Every line from the first one to the line containing "return [Vector((p.x, low.z" should be echoed exactly; leave out the rest.
———
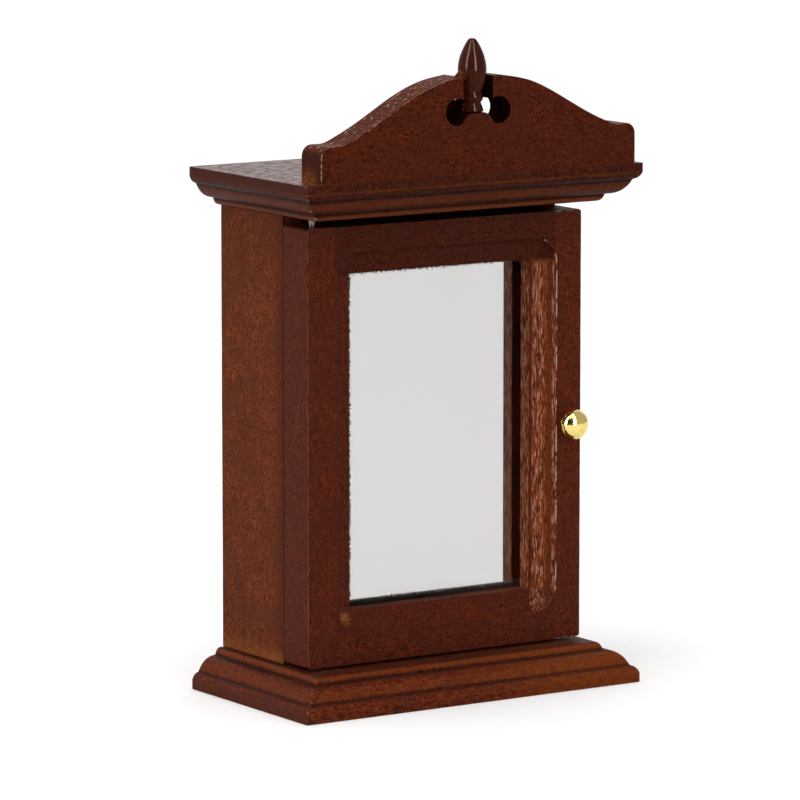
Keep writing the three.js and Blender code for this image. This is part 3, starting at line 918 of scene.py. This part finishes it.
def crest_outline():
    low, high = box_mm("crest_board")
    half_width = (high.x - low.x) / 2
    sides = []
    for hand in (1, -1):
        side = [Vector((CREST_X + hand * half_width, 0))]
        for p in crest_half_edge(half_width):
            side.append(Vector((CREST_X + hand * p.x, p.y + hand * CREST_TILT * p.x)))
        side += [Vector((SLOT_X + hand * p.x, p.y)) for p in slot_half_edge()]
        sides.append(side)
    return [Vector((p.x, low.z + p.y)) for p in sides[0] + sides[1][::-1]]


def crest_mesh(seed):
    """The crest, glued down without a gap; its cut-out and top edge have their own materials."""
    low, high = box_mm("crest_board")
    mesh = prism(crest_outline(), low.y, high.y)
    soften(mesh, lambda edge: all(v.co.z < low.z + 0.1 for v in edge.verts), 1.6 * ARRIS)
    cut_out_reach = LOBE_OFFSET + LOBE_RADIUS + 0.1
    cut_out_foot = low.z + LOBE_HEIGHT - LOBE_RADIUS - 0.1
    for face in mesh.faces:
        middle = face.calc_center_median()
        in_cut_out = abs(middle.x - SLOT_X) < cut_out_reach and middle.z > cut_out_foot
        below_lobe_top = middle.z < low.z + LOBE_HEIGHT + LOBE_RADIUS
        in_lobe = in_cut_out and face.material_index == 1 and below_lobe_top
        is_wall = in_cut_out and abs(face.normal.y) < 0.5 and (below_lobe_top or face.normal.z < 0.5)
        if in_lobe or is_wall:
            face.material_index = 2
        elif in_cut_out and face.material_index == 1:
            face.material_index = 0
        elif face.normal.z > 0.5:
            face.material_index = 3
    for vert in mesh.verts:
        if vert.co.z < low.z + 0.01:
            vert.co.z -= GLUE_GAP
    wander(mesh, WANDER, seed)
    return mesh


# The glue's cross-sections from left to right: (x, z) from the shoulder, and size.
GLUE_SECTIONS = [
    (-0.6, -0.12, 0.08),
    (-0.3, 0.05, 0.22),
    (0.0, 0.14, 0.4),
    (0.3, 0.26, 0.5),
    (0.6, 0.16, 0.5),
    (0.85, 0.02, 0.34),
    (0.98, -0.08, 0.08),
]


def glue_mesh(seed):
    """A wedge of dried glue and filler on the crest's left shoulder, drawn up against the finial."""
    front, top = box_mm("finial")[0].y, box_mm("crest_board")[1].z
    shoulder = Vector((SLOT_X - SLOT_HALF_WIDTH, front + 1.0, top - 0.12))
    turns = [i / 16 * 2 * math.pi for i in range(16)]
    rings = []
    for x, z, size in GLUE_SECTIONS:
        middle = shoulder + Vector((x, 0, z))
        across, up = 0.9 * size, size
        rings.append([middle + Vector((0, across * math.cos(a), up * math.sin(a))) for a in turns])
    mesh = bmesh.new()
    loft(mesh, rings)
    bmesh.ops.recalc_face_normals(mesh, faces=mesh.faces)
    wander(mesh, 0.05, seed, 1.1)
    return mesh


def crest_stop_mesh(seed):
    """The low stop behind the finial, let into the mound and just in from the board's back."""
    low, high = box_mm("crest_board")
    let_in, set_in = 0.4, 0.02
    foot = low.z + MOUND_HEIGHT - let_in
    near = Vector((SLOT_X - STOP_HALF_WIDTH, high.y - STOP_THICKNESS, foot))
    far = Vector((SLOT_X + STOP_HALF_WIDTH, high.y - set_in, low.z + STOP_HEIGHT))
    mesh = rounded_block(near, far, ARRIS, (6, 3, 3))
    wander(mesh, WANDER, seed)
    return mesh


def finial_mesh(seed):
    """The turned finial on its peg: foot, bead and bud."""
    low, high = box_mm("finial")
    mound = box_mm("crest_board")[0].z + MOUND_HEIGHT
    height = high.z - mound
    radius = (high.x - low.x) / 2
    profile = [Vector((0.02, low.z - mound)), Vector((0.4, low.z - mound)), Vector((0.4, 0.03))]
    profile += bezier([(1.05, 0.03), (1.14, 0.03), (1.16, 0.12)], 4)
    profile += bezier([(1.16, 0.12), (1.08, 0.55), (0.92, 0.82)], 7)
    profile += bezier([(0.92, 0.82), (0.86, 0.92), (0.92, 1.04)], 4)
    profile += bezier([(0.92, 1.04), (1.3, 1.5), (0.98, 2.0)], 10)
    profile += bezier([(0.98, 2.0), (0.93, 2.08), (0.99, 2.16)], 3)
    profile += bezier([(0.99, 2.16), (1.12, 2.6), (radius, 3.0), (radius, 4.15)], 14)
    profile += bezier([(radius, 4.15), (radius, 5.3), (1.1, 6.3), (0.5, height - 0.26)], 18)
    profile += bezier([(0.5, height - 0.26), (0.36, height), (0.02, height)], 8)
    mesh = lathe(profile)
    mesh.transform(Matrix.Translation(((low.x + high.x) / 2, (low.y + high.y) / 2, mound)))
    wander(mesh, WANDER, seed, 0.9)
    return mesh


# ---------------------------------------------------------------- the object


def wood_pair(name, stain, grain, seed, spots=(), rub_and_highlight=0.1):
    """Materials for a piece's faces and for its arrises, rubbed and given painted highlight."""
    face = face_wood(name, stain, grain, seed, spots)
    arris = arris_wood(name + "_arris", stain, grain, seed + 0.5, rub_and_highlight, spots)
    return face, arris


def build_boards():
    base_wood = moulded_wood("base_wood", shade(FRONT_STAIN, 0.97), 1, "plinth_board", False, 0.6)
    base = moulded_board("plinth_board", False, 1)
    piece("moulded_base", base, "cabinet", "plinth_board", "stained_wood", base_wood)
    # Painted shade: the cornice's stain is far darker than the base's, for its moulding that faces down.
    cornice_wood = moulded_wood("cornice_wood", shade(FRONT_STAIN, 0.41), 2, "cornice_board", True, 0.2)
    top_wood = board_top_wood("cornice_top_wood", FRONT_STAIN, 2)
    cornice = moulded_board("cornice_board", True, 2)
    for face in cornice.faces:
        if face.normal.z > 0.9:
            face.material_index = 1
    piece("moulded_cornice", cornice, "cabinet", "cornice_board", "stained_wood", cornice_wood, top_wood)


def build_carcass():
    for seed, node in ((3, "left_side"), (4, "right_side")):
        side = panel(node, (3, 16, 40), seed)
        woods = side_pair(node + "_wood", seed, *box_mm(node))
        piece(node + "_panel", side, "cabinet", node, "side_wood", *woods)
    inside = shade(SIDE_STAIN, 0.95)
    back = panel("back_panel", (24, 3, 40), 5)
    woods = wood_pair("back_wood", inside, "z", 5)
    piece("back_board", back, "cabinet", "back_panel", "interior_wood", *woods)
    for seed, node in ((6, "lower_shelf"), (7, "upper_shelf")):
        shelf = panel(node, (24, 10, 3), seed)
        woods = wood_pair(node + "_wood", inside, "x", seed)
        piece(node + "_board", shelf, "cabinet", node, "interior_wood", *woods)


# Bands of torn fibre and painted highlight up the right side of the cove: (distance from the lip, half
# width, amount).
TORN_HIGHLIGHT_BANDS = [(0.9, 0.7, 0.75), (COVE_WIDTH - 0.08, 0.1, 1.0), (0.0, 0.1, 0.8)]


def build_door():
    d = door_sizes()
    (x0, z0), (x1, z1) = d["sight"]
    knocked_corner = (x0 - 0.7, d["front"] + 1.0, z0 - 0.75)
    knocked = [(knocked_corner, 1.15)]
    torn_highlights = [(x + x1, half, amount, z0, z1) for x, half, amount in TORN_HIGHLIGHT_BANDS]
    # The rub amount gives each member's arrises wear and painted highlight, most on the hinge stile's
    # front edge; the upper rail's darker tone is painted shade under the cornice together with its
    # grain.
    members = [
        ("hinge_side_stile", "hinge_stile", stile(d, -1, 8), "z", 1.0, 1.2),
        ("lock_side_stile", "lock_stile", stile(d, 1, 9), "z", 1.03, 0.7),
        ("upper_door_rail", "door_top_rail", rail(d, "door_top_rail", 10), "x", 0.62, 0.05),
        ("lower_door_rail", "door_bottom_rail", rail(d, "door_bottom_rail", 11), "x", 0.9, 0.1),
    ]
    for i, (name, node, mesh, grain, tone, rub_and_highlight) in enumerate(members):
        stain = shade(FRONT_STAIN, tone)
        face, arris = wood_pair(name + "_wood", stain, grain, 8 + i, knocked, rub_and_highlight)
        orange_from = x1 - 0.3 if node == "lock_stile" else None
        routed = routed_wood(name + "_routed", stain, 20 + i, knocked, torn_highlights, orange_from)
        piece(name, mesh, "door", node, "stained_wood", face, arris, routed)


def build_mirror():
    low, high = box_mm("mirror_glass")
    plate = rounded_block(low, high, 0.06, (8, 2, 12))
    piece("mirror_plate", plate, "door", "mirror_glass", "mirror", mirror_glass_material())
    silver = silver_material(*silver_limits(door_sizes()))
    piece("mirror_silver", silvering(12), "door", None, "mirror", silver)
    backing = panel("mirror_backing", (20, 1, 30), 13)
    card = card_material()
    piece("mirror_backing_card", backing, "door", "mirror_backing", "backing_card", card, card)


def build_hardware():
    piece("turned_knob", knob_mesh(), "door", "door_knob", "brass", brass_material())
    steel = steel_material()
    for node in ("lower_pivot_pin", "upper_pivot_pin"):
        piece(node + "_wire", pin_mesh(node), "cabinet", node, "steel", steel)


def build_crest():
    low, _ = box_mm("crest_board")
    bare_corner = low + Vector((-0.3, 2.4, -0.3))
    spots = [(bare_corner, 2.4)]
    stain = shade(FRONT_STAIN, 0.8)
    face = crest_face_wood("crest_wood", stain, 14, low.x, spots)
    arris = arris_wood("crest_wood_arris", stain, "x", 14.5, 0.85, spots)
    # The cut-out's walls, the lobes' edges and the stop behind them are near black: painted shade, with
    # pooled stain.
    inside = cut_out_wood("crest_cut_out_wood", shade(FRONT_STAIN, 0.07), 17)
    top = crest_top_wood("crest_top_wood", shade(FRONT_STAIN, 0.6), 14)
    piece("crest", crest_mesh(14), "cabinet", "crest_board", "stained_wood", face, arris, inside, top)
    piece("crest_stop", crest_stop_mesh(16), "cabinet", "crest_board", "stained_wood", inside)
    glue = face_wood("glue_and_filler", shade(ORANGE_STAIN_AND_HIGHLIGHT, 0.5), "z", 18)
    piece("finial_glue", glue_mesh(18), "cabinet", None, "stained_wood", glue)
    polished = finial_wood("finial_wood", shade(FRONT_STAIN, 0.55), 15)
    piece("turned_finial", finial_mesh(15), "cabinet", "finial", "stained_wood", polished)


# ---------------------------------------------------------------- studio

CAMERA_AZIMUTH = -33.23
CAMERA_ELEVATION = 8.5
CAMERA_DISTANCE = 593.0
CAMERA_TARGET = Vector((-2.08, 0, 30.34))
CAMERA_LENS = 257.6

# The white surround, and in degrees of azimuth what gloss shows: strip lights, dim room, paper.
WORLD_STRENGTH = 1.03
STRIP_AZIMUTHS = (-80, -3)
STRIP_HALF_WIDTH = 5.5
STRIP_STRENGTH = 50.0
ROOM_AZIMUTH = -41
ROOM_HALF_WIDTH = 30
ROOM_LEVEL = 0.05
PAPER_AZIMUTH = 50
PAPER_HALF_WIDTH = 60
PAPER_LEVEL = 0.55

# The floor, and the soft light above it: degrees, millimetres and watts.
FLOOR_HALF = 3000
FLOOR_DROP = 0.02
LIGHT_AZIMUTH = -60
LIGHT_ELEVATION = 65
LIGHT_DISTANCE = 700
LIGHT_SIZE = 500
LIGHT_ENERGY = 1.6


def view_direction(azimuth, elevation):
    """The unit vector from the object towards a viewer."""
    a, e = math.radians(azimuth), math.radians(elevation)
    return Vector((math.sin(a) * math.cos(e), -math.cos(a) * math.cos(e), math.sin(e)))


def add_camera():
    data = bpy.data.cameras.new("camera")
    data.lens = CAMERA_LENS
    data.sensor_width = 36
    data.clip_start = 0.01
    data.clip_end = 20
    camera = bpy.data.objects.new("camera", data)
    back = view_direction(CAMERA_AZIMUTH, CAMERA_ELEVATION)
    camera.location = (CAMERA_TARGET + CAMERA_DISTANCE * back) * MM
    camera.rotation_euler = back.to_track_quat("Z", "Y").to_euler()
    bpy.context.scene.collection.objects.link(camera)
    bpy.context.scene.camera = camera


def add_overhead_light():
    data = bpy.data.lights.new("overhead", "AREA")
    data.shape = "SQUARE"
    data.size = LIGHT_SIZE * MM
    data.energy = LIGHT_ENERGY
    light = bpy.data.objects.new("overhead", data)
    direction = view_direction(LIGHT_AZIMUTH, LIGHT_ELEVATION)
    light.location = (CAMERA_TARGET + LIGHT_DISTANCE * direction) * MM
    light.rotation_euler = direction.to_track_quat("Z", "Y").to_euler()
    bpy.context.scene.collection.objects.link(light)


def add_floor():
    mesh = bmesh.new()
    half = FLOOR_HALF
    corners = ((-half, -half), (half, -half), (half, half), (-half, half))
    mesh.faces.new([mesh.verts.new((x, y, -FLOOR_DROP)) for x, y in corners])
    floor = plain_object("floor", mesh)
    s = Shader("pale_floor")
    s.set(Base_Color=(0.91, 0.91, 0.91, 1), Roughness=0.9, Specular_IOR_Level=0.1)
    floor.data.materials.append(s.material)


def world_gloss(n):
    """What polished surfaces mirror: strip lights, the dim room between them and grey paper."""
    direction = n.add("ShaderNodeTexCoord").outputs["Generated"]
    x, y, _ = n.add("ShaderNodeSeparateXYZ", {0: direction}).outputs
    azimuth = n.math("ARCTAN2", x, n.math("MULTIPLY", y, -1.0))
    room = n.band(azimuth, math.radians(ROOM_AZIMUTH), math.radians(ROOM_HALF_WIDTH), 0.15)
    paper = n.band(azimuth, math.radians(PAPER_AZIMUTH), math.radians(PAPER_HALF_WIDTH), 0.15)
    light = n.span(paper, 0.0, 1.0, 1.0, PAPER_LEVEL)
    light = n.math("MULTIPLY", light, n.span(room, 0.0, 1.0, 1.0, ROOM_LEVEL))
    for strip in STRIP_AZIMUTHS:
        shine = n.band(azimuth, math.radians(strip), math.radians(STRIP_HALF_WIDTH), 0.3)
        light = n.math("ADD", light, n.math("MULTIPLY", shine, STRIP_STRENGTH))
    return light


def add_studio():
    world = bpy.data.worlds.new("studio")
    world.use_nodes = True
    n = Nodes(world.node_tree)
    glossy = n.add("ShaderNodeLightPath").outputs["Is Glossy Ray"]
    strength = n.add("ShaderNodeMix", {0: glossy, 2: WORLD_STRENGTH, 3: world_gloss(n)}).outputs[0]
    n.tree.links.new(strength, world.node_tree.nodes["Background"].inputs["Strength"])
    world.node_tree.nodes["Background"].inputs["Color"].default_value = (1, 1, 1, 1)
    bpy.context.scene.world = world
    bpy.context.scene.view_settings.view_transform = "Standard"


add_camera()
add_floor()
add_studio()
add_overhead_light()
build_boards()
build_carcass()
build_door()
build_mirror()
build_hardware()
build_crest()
———
■ **RESULT OF THE EXERCISE**:
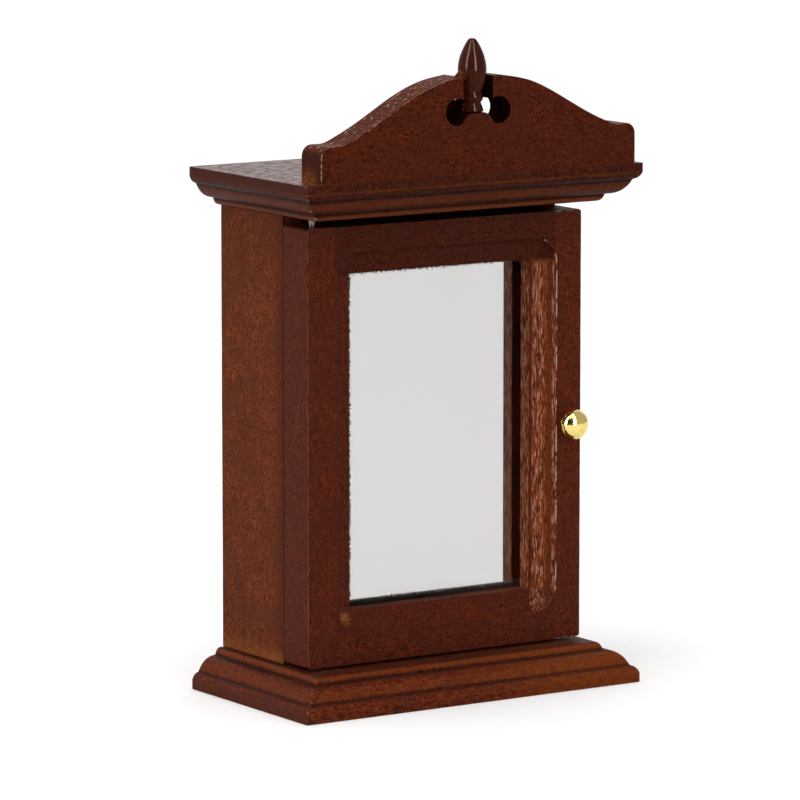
Keep writing the three.js and Blender code for this image. This is part 3, starting at line 918 of scene.py. This part finishes it.
def crest_outline():
    low, high = box_mm("crest_board")
    half_width = (high.x - low.x) / 2
    sides = []
    for hand in (1, -1):
        side = [Vector((CREST_X + hand * half_width, 0))]
        for p in crest_half_edge(half_width):
            side.append(Vector((CREST_X + hand * p.x, p.y + hand * CREST_TILT * p.x)))
        side += [Vector((SLOT_X + hand * p.x, p.y)) for p in slot_half_edge()]
        sides.append(side)
    return [Vector((p.x, low.z + p.y)) for p in sides[0] + sides[1][::-1]]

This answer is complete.